Particular subject strengths include the history of science, Confederate imprints, Texana, 18th century British drama, the history of aeronautics, and a historical atlas collection.
Large collections of note are the Masterson Texana collection, the Axson collection of 18th century plays, and the Anderson collection on the history of aeronautics.
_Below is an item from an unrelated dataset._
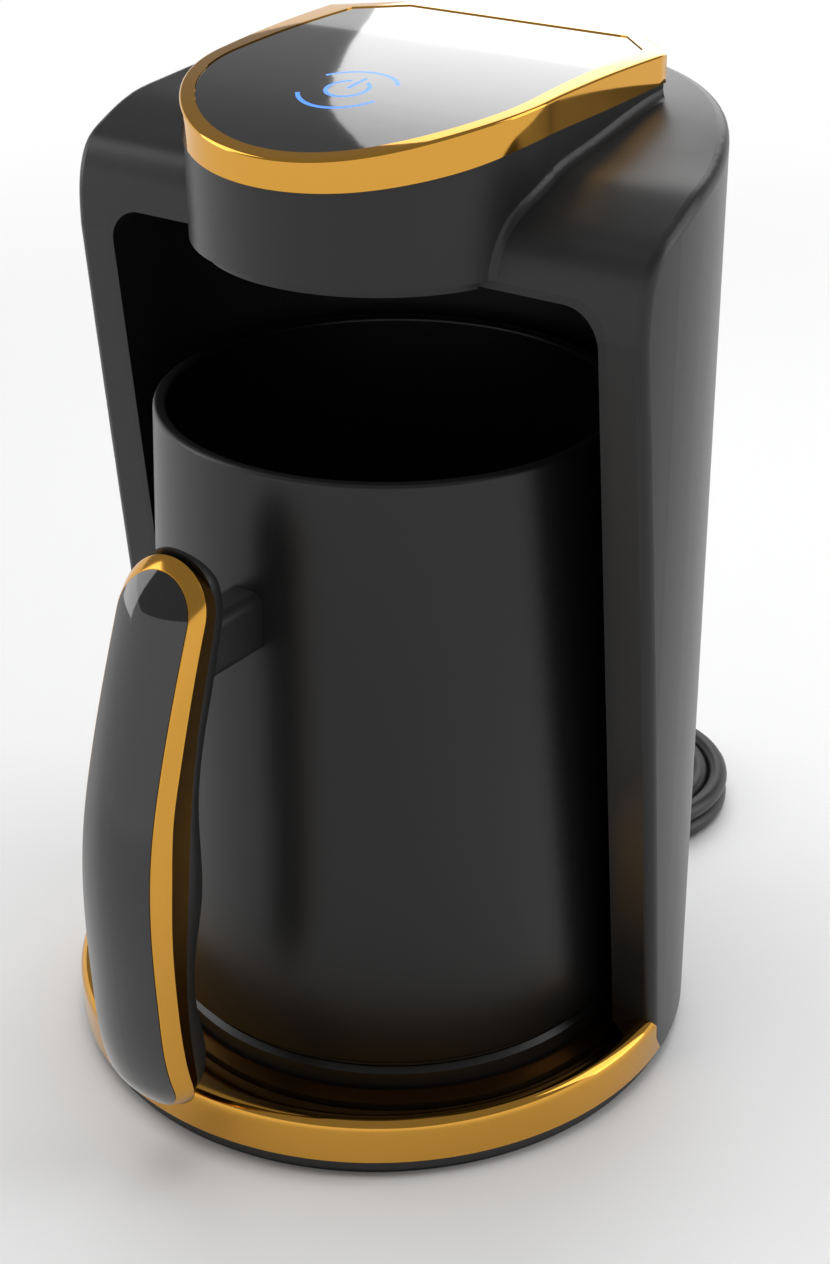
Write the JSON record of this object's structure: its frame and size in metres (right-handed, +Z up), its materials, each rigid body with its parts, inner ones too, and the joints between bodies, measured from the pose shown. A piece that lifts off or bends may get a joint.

The Cruikshank collection offers a wealth of Cruikshank's illustrations from the 1800s.
The Woodson houses the Ricketts and Shannon collection of 19th century printing arts, the Stevenson collection of printing and watermarks, the Wilson collection of historical maps and atlases, and the Hirsch Limited Editions Club Collection of fine books.

==University archives==
The William Ward Watkin and Annie Ray Watkin University archives contain the historical records of the University's Board of Governors, administrative offices, the papers of Rice presidents, university committees, academic departments, student organizations and university-related groups.
The archives also contain campus plans, drawings and blueprints, photographs, publications, video and audio tapes, ephemeral material and memorabilia.

== Digital materials ==
The Woodson Research Center has a large amount of digitized material online. Historical images of Rice University, its buildings, people, and events are online in the university's institutional repository. There are also digitized materials in the institutional repository related to items from their cultural heritage collections. The Woodson maintains an array of digital exhibits on a variety of topics: Jesse H. Jones, Liberty Hall, the Houston Folk Music Archive, the Houston Asian American Archive, and many others. Through the Fondren Fellows program, participating students have used Woodson Research Center materials and ArcGIS software to tell new stories and extract data from archival materials related to the U.S. Civil War. One project focused on mapping Civil War narratives and another focused on mapping data from Civil War journals.